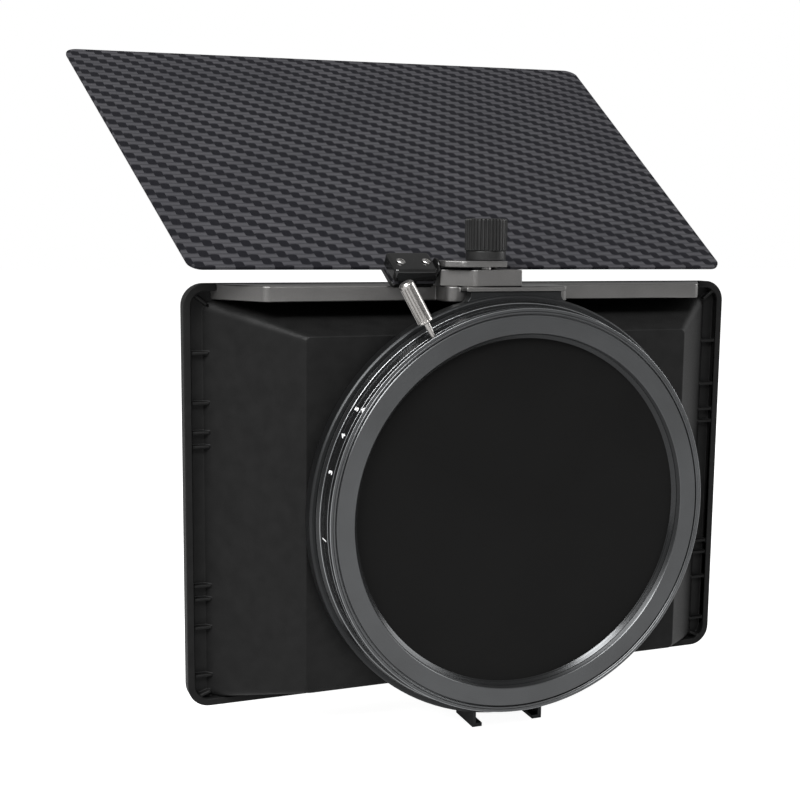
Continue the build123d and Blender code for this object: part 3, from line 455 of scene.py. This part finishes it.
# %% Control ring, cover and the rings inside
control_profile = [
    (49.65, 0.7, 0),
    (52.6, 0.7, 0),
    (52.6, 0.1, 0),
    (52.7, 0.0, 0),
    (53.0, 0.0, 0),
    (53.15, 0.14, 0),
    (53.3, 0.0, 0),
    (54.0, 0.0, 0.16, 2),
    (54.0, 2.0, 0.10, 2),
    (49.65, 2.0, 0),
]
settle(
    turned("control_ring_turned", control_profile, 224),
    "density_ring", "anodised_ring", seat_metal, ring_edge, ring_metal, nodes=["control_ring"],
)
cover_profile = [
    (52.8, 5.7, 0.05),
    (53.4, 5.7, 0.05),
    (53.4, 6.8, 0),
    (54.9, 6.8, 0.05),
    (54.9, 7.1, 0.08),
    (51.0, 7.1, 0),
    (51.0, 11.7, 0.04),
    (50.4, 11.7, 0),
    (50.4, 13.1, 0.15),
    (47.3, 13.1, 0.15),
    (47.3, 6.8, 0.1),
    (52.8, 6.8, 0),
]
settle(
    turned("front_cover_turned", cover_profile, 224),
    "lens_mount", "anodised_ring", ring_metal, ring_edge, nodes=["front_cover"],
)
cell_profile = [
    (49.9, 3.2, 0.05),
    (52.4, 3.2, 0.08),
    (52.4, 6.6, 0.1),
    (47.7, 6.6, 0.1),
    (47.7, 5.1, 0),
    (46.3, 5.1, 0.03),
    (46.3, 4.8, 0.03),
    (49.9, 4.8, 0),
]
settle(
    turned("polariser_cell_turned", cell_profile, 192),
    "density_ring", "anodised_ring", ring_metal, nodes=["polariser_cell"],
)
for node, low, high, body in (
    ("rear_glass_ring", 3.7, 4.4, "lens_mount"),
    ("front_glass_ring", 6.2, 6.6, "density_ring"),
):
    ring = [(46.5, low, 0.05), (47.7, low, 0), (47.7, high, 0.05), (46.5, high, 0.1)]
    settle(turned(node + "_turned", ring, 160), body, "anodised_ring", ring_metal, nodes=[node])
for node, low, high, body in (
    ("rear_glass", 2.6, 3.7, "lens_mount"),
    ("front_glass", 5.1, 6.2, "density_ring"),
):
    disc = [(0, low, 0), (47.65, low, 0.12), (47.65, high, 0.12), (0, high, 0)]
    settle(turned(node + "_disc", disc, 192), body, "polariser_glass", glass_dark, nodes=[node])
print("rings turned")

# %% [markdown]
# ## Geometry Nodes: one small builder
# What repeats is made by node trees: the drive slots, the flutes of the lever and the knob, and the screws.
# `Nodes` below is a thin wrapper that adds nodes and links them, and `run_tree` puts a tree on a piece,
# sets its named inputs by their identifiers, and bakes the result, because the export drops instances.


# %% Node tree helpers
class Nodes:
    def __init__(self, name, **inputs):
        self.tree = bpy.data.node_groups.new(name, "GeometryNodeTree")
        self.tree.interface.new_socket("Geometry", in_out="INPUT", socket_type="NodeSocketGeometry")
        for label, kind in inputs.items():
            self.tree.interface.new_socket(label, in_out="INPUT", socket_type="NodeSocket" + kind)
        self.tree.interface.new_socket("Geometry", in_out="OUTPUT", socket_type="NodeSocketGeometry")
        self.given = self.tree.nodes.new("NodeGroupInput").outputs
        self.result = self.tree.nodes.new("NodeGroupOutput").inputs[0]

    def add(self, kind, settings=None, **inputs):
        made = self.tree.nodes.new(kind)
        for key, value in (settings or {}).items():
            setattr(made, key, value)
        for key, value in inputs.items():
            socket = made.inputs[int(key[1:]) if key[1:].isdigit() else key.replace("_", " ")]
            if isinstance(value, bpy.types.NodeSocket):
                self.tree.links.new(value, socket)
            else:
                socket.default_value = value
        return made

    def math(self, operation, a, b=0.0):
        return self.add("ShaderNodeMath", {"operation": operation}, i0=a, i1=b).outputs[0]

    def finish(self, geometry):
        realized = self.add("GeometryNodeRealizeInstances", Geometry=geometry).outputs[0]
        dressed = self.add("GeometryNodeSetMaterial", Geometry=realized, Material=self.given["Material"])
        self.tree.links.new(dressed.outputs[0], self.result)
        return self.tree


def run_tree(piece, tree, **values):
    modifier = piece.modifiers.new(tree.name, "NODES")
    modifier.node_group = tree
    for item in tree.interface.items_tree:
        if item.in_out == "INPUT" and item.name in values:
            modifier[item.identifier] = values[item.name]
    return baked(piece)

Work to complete
Restate the listing above word for word.

Final result
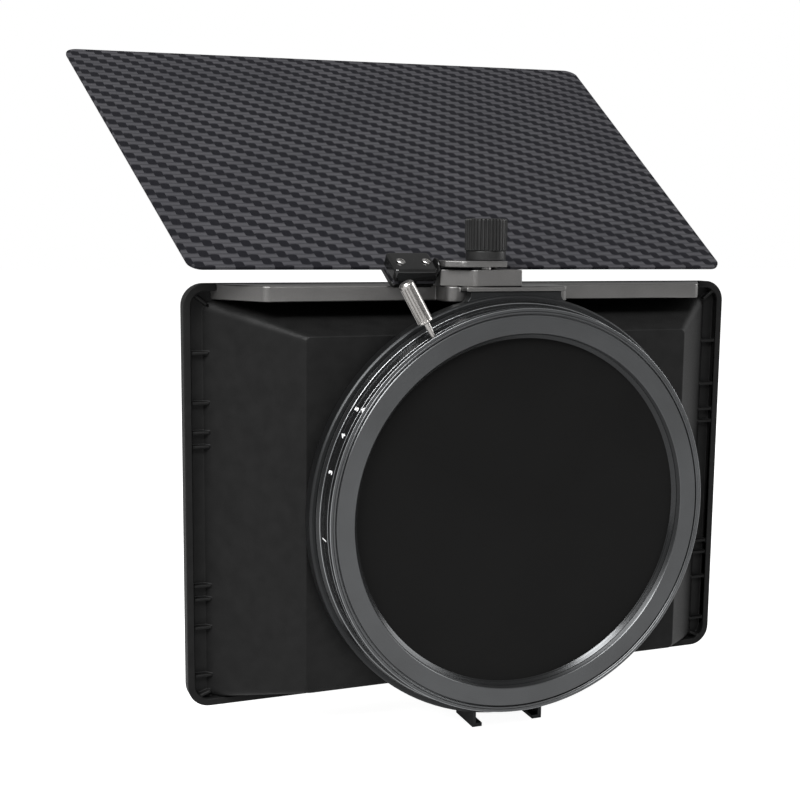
Continue the build123d and Blender code for this object: part 3, from line 455 of scene.py. This part finishes it.
# %% Control ring, cover and the rings inside
control_profile = [
    (49.65, 0.7, 0),
    (52.6, 0.7, 0),
    (52.6, 0.1, 0),
    (52.7, 0.0, 0),
    (53.0, 0.0, 0),
    (53.15, 0.14, 0),
    (53.3, 0.0, 0),
    (54.0, 0.0, 0.16, 2),
    (54.0, 2.0, 0.10, 2),
    (49.65, 2.0, 0),
]
settle(
    turned("control_ring_turned", control_profile, 224),
    "density_ring", "anodised_ring", seat_metal, ring_edge, ring_metal, nodes=["control_ring"],
)
cover_profile = [
    (52.8, 5.7, 0.05),
    (53.4, 5.7, 0.05),
    (53.4, 6.8, 0),
    (54.9, 6.8, 0.05),
    (54.9, 7.1, 0.08),
    (51.0, 7.1, 0),
    (51.0, 11.7, 0.04),
    (50.4, 11.7, 0),
    (50.4, 13.1, 0.15),
    (47.3, 13.1, 0.15),
    (47.3, 6.8, 0.1),
    (52.8, 6.8, 0),
]
settle(
    turned("front_cover_turned", cover_profile, 224),
    "lens_mount", "anodised_ring", ring_metal, ring_edge, nodes=["front_cover"],
)
cell_profile = [
    (49.9, 3.2, 0.05),
    (52.4, 3.2, 0.08),
    (52.4, 6.6, 0.1),
    (47.7, 6.6, 0.1),
    (47.7, 5.1, 0),
    (46.3, 5.1, 0.03),
    (46.3, 4.8, 0.03),
    (49.9, 4.8, 0),
]
settle(
    turned("polariser_cell_turned", cell_profile, 192),
    "density_ring", "anodised_ring", ring_metal, nodes=["polariser_cell"],
)
for node, low, high, body in (
    ("rear_glass_ring", 3.7, 4.4, "lens_mount"),
    ("front_glass_ring", 6.2, 6.6, "density_ring"),
):
    ring = [(46.5, low, 0.05), (47.7, low, 0), (47.7, high, 0.05), (46.5, high, 0.1)]
    settle(turned(node + "_turned", ring, 160), body, "anodised_ring", ring_metal, nodes=[node])
for node, low, high, body in (
    ("rear_glass", 2.6, 3.7, "lens_mount"),
    ("front_glass", 5.1, 6.2, "density_ring"),
):
    disc = [(0, low, 0), (47.65, low, 0.12), (47.65, high, 0.12), (0, high, 0)]
    settle(turned(node + "_disc", disc, 192), body, "polariser_glass", glass_dark, nodes=[node])
print("rings turned")

# %% [markdown]
# ## Geometry Nodes: one small builder
# What repeats is made by node trees: the drive slots, the flutes of the lever and the knob, and the screws.
# `Nodes` below is a thin wrapper that adds nodes and links them, and `run_tree` puts a tree on a piece,
# sets its named inputs by their identifiers, and bakes the result, because the export drops instances.


# %% Node tree helpers
class Nodes:
    def __init__(self, name, **inputs):
        self.tree = bpy.data.node_groups.new(name, "GeometryNodeTree")
        self.tree.interface.new_socket("Geometry", in_out="INPUT", socket_type="NodeSocketGeometry")
        for label, kind in inputs.items():
            self.tree.interface.new_socket(label, in_out="INPUT", socket_type="NodeSocket" + kind)
        self.tree.interface.new_socket("Geometry", in_out="OUTPUT", socket_type="NodeSocketGeometry")
        self.given = self.tree.nodes.new("NodeGroupInput").outputs
        self.result = self.tree.nodes.new("NodeGroupOutput").inputs[0]

    def add(self, kind, settings=None, **inputs):
        made = self.tree.nodes.new(kind)
        for key, value in (settings or {}).items():
            setattr(made, key, value)
        for key, value in inputs.items():
            socket = made.inputs[int(key[1:]) if key[1:].isdigit() else key.replace("_", " ")]
            if isinstance(value, bpy.types.NodeSocket):
                self.tree.links.new(value, socket)
            else:
                socket.default_value = value
        return made

    def math(self, operation, a, b=0.0):
        return self.add("ShaderNodeMath", {"operation": operation}, i0=a, i1=b).outputs[0]

    def finish(self, geometry):
        realized = self.add("GeometryNodeRealizeInstances", Geometry=geometry).outputs[0]
        dressed = self.add("GeometryNodeSetMaterial", Geometry=realized, Material=self.given["Material"])
        self.tree.links.new(dressed.outputs[0], self.result)
        return self.tree


def run_tree(piece, tree, **values):
    modifier = piece.modifiers.new(tree.name, "NODES")
    modifier.node_group = tree
    for item in tree.interface.items_tree:
        if item.in_out == "INPUT" and item.name in values:
            modifier[item.identifier] = values[item.name]
    return baked(piece)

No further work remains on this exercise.